Do carry the concept everywhere, including legal and FAQ pages. Don't half-commit; a timid edgy voice is worse than a plain one.

The Economist

The Economist writes with dry wit, tight argument, and a house style so consistent it is taught in style guides. Sentences are economical, headlines pun without slapstick, and the publication maintains a single collective voice (most articles carry no byline). Authority comes from precision and a refusal to pad.

Borrow this: a shared style guide lets many writers sound like one publication. Decide the rules once, apply them everywhere.

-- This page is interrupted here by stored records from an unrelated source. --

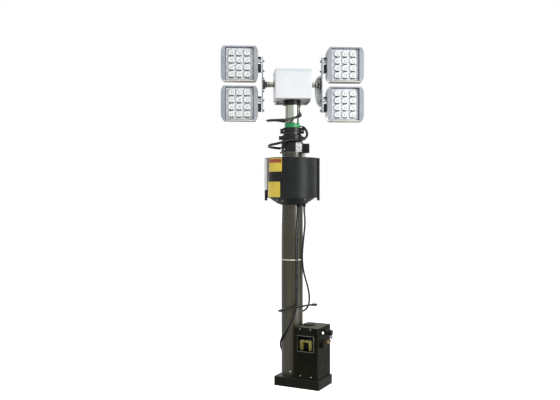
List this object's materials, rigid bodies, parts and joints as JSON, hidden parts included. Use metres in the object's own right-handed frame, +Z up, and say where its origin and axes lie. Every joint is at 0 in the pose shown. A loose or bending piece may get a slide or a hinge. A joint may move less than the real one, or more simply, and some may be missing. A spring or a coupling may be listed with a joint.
{
  "type": "vehicle-mounted telescopic light mast",
  "caption": "Pneumatic telescopic light mast on a bolt-down base: control box, nested tubes, cable drum, pan and tilt head and floodlights in pairs.",
  "frame": {"origin": "where the mast axis meets the underside of the base", "axes": "+X along the base towards the control box, +Y to the rear, away from the control box's window, +Z up"},
  "size_m": [0.7683, 0.512, 1.9865],
  "materials": {
    "dark_steel": "satin",
    "olive_box": "satin",
    "olive_tube": "hard anodised, satin",
    "bright_tube": "clear anodised",
    "bright_metal": "plated",
    "plated_steel": "zinc plated",
    "chrome_fitting": "polished",
    "brass_fitting": "plain",
    "black_metal": "satin",
    "black_plastic": "matte",
    "drum_paint": "satin",
    "clear_glass": "clear",
    "yellow_plastic": "gloss",
    "green_ring": "satin",
    "cable_rubber": "matte",
    "grey_conduit": "matte",
    "grey_paint": "satin",
    "white_paint": "gloss",
    "pale_paint": "satin",
    "lamp_paint": "powder coat",
    "lens_plastic": "clear, moulded"
  },
  "bodies": {
    "mast_base": {"base_plate": "dark_steel", "base_plinth": "olive_box", "foot_spigot": "dark_steel", "outer_tube": "olive_tube", "tube_band": "bright_metal", "outer_collar": "black_metal", "drum_front_shell": "drum_paint", "drum_rear_shell": "drum_paint", "drum_lid": "drum_paint", "drum_dish": "black_metal", "cable_glands": "black_plastic", "junction_bracket": "bright_metal", "junction_box": "black_plastic", "junction_gland": "bright_metal", "control_box": "olive_box", "control_box_front": "olive_box", "window_frame": "bright_metal", "window_pane": "clear_glass", "valve_block": "black_plastic", "valve_coils": "yellow_plastic", "box_cap": "black_plastic", "air_inlet": "chrome_fitting", "blank_plug": "black_plastic", "air_regulator": "black_plastic", "filter_bowl": "clear_glass", "brass_silencer": "brass_fitting", "front_cable": "cable_rubber", "wrapped_cable": "cable_rubber", "cable_plug": "bright_metal", "coil_cable_bottom": "cable_rubber"},
    "stage_2": {"stage2_tube": "bright_tube", "stage2_collar": "black_metal", "coil_cable_middle": "cable_rubber"},
    "stage_3": {"stage3_tube": "bright_tube", "stage3_collar": "black_metal", "seal_ring": "green_ring", "coil_cable_top": "cable_rubber"},
    "top_stage": {"pole": "bright_tube", "pan_flange": "black_metal"},
    "pan_head": {"head_chassis": "grey_paint", "head_cover": "white_paint", "head_lid": "pale_paint", "tilt_drive": "dark_steel"},
    "lamp_frame": {"tilt_shaft": "chrome_fitting", "lamp_bar_left": "plated_steel", "lamp_bar_right": "plated_steel", "knuckles_left": "black_metal", "knuckles_right": "black_metal", "lamp_lead": "grey_conduit", "lamp_housing_upper_left": "lamp_paint", "lamp_housing_lower_left": "lamp_paint", "lenses_left": "lens_plastic", "lamp_housing_upper_right": "lamp_paint", "lamp_housing_lower_right": "lamp_paint", "lenses_right": "lens_plastic"}
  },
  "joints": [
    {"name": "stage_2_slide", "type": "slide", "parent": "mast_base", "child": "stage_2", "axis": [0, 0, 1], "range_m": [0, 1.15], "deforming": ["coil_cable_bottom"]},
    {"name": "stage_3_slide", "type": "slide", "parent": "stage_2", "child": "stage_3", "axis": [0, 0, 1], "range_m": [0, 1.15], "deforming": ["coil_cable_middle"]},
    {"name": "top_stage_slide", "type": "slide", "parent": "stage_3", "child": "top_stage", "axis": [0, 0, 1], "range_m": [0, 1.15], "deforming": ["coil_cable_top"]},
    {"name": "head_pan", "type": "hinge", "parent": "top_stage", "child": "pan_head", "pos_m": [0, 0, 1.676], "axis": [0, 0, 1], "range_deg": [-211, 149]},
    {"name": "lamp_tilt", "type": "hinge", "parent": "pan_head", "child": "lamp_frame", "pos_m": [0, 0, 1.768], "axis": [0.8572, 0.515, 0], "range_deg": [-165, 165]}
  ]
}
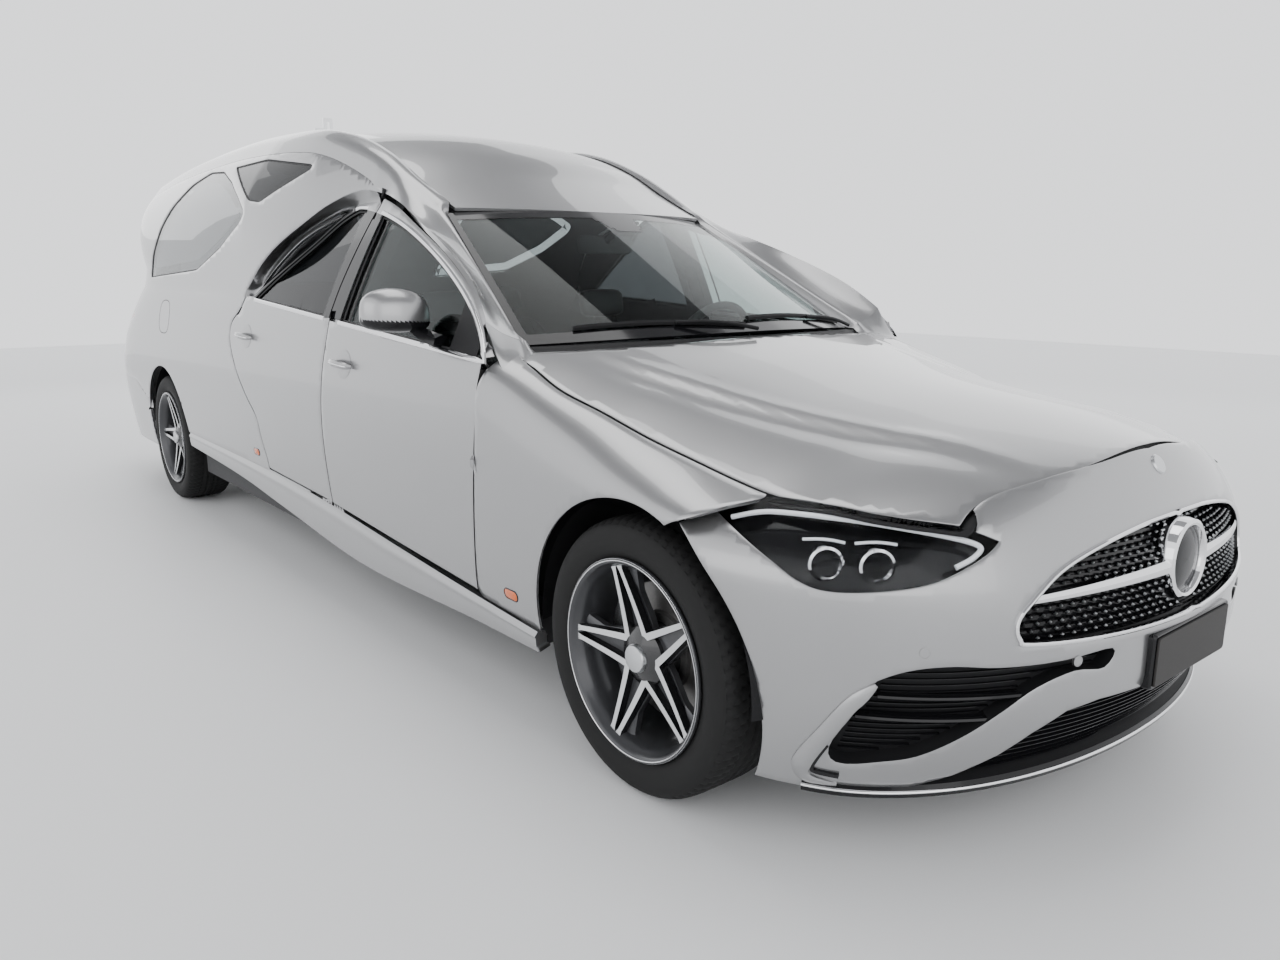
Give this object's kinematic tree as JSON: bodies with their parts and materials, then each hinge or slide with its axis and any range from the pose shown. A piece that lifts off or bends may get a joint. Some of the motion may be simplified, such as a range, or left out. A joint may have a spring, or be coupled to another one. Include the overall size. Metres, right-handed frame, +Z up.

Do trust the reader's intelligence. Don't confuse formality with stiffness; the wit is what makes the rigour readable.

Monzo

Monzo writes about money the way a sensible friend would: clear, honest, and free of banking jargon. Fees are explained plainly, errors are owned without legalese, and the tone stays human even in regulated contexts. For a bank, the radical move is simply saying things straight.

Borrow this: rewrite your most legalistic message in plain English, then check with compliance rather than starting from compliance.

Do explain the boring-but-important parts clearly. Don't sacrifice accuracy for friendliness when money or rights are involved.

What these voices have in common

None of these brands sound alike, but the ones that hold up share a few habits. The voice is consistent across channels even when the volume changes. It fits the product rather than fighting it. And it is specific: a real point of view, concrete nouns, an actual reader in mind. Voice is not a layer of adjectives applied at the end. It is a set of decisions about what you say plainly, what you joke about, and what you refuse to fudge.

A practical takeaway: pick three of the brands above whose readers resemble yours, then write the same dull sentence (say, a shipping-delay notice) in each of their voices. The differences will show you which traits you actually want, and which you were just admiring from a distance. If you want that consistency to hold across a whole team, capture the rules in a shared voice guide (a tool like Austen can learn the patterns from your existing best writing) so the tenth article still sounds like the first.